START Raw data

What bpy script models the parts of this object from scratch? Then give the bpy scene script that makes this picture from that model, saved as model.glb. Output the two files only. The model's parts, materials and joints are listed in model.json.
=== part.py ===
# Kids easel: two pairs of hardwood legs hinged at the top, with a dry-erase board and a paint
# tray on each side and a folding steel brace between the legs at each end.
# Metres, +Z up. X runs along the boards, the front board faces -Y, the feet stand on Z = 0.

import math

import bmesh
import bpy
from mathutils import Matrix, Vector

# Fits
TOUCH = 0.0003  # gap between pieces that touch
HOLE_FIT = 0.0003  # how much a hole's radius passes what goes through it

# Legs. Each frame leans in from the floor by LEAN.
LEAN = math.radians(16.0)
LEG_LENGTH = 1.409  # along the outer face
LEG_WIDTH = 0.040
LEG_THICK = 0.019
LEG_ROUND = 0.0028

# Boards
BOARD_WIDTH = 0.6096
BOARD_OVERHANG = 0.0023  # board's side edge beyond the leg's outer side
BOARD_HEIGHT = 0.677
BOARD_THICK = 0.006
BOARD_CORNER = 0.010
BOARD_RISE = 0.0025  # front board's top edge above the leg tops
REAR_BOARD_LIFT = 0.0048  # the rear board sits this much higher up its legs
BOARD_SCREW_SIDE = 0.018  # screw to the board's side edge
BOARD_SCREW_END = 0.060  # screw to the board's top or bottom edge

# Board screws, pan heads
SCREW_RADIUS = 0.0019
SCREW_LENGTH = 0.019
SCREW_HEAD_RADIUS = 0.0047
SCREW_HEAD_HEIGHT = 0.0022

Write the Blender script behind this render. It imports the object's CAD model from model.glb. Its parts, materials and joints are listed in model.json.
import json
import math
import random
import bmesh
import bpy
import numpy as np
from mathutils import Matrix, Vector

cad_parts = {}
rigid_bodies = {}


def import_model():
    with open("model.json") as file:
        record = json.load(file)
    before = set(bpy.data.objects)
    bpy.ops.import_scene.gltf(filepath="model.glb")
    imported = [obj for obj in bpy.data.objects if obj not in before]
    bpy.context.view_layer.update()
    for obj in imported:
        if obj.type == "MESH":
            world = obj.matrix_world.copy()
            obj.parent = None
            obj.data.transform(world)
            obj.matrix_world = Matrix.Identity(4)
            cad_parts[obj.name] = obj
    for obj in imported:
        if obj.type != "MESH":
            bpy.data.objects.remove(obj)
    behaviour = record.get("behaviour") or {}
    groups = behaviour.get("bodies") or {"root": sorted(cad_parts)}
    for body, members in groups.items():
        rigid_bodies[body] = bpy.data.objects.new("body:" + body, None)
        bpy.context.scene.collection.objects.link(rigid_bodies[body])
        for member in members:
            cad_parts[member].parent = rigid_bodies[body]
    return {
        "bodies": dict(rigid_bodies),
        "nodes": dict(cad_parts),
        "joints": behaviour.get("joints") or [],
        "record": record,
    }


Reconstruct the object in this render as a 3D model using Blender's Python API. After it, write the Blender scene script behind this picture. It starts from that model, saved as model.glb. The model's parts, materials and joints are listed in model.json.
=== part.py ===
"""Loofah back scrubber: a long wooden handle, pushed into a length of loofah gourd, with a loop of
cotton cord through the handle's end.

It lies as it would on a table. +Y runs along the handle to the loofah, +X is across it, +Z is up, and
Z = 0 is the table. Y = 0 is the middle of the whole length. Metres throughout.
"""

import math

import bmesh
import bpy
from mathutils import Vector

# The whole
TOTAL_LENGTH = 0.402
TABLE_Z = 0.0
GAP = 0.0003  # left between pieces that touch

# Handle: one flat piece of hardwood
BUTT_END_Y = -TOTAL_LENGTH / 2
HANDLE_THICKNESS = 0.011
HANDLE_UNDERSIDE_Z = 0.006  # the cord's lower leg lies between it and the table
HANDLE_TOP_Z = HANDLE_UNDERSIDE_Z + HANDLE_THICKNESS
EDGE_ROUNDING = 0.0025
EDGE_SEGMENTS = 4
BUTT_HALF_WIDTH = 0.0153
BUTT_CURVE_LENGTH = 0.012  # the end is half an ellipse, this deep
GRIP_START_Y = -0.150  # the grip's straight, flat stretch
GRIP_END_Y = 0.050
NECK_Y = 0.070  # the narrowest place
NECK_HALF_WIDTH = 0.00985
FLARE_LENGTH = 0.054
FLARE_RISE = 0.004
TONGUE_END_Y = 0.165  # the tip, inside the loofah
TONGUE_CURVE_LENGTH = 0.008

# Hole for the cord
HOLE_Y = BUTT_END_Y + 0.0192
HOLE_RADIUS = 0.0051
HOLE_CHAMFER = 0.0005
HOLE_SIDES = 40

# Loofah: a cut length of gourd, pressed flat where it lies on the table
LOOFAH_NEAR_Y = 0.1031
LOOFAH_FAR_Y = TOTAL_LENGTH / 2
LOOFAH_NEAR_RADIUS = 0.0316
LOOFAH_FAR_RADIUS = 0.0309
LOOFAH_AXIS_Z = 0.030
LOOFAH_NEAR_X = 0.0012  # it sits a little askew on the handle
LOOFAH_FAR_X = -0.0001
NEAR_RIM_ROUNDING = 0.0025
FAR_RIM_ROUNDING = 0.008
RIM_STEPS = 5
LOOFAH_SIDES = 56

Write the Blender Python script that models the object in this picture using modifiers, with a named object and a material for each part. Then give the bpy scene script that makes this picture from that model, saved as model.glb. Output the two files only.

END Raw data

* _To be done_:
Please reproduce each line exactly as written.

* _Final answer_:
What bpy script models the parts of this object from scratch? Then give the bpy scene script that makes this picture from that model, saved as model.glb. Output the two files only. The model's parts, materials and joints are listed in model.json.
=== part.py ===
# Kids easel: two pairs of hardwood legs hinged at the top, with a dry-erase board and a paint
# tray on each side and a folding steel brace between the legs at each end.
# Metres, +Z up. X runs along the boards, the front board faces -Y, the feet stand on Z = 0.

import math

import bmesh
import bpy
from mathutils import Matrix, Vector

# Fits
TOUCH = 0.0003  # gap between pieces that touch
HOLE_FIT = 0.0003  # how much a hole's radius passes what goes through it

# Legs. Each frame leans in from the floor by LEAN.
LEAN = math.radians(16.0)
LEG_LENGTH = 1.409  # along the outer face
LEG_WIDTH = 0.040
LEG_THICK = 0.019
LEG_ROUND = 0.0028

# Boards
BOARD_WIDTH = 0.6096
BOARD_OVERHANG = 0.0023  # board's side edge beyond the leg's outer side
BOARD_HEIGHT = 0.677
BOARD_THICK = 0.006
BOARD_CORNER = 0.010
BOARD_RISE = 0.0025  # front board's top edge above the leg tops
REAR_BOARD_LIFT = 0.0048  # the rear board sits this much higher up its legs
BOARD_SCREW_SIDE = 0.018  # screw to the board's side edge
BOARD_SCREW_END = 0.060  # screw to the board's top or bottom edge

# Board screws, pan heads
SCREW_RADIUS = 0.0019
SCREW_LENGTH = 0.019
SCREW_HEAD_RADIUS = 0.0047
SCREW_HEAD_HEIGHT = 0.0022

Write the Blender script behind this render. It imports the object's CAD model from model.glb. Its parts, materials and joints are listed in model.json.
import json
import math
import random
import bmesh
import bpy
import numpy as np
from mathutils import Matrix, Vector

cad_parts = {}
rigid_bodies = {}


def import_model():
    with open("model.json") as file:
        record = json.load(file)
    before = set(bpy.data.objects)
    bpy.ops.import_scene.gltf(filepath="model.glb")
    imported = [obj for obj in bpy.data.objects if obj not in before]
    bpy.context.view_layer.update()
    for obj in imported:
        if obj.type == "MESH":
            world = obj.matrix_world.copy()
            obj.parent = None
            obj.data.transform(world)
            obj.matrix_world = Matrix.Identity(4)
            cad_parts[obj.name] = obj
    for obj in imported:
        if obj.type != "MESH":
            bpy.data.objects.remove(obj)
    behaviour = record.get("behaviour") or {}
    groups = behaviour.get("bodies") or {"root": sorted(cad_parts)}
    for body, members in groups.items():
        rigid_bodies[body] = bpy.data.objects.new("body:" + body, None)
        bpy.context.scene.collection.objects.link(rigid_bodies[body])
        for member in members:
            cad_parts[member].parent = rigid_bodies[body]
    return {
        "bodies": dict(rigid_bodies),
        "nodes": dict(cad_parts),
        "joints": behaviour.get("joints") or [],
        "record": record,
    }


Reconstruct the object in this render as a 3D model using Blender's Python API. After it, write the Blender scene script behind this picture. It starts from that model, saved as model.glb. The model's parts, materials and joints are listed in model.json.
=== part.py ===
"""Loofah back scrubber: a long wooden handle, pushed into a length of loofah gourd, with a loop of
cotton cord through the handle's end.

It lies as it would on a table. +Y runs along the handle to the loofah, +X is across it, +Z is up, and
Z = 0 is the table. Y = 0 is the middle of the whole length. Metres throughout.
"""

import math

import bmesh
import bpy
from mathutils import Vector

# The whole
TOTAL_LENGTH = 0.402
TABLE_Z = 0.0
GAP = 0.0003  # left between pieces that touch

# Handle: one flat piece of hardwood
BUTT_END_Y = -TOTAL_LENGTH / 2
HANDLE_THICKNESS = 0.011
HANDLE_UNDERSIDE_Z = 0.006  # the cord's lower leg lies between it and the table
HANDLE_TOP_Z = HANDLE_UNDERSIDE_Z + HANDLE_THICKNESS
EDGE_ROUNDING = 0.0025
EDGE_SEGMENTS = 4
BUTT_HALF_WIDTH = 0.0153
BUTT_CURVE_LENGTH = 0.012  # the end is half an ellipse, this deep
GRIP_START_Y = -0.150  # the grip's straight, flat stretch
GRIP_END_Y = 0.050
NECK_Y = 0.070  # the narrowest place
NECK_HALF_WIDTH = 0.00985
FLARE_LENGTH = 0.054
FLARE_RISE = 0.004
TONGUE_END_Y = 0.165  # the tip, inside the loofah
TONGUE_CURVE_LENGTH = 0.008

# Hole for the cord
HOLE_Y = BUTT_END_Y + 0.0192
HOLE_RADIUS = 0.0051
HOLE_CHAMFER = 0.0005
HOLE_SIDES = 40

# Loofah: a cut length of gourd, pressed flat where it lies on the table
LOOFAH_NEAR_Y = 0.1031
LOOFAH_FAR_Y = TOTAL_LENGTH / 2
LOOFAH_NEAR_RADIUS = 0.0316
LOOFAH_FAR_RADIUS = 0.0309
LOOFAH_AXIS_Z = 0.030
LOOFAH_NEAR_X = 0.0012  # it sits a little askew on the handle
LOOFAH_FAR_X = -0.0001
NEAR_RIM_ROUNDING = 0.0025
FAR_RIM_ROUNDING = 0.008
RIM_STEPS = 5
LOOFAH_SIDES = 56

Write the Blender Python script that models the object in this picture using modifiers, with a named object and a material for each part. Then give the bpy scene script that makes this picture from that model, saved as model.glb. Output the two files only.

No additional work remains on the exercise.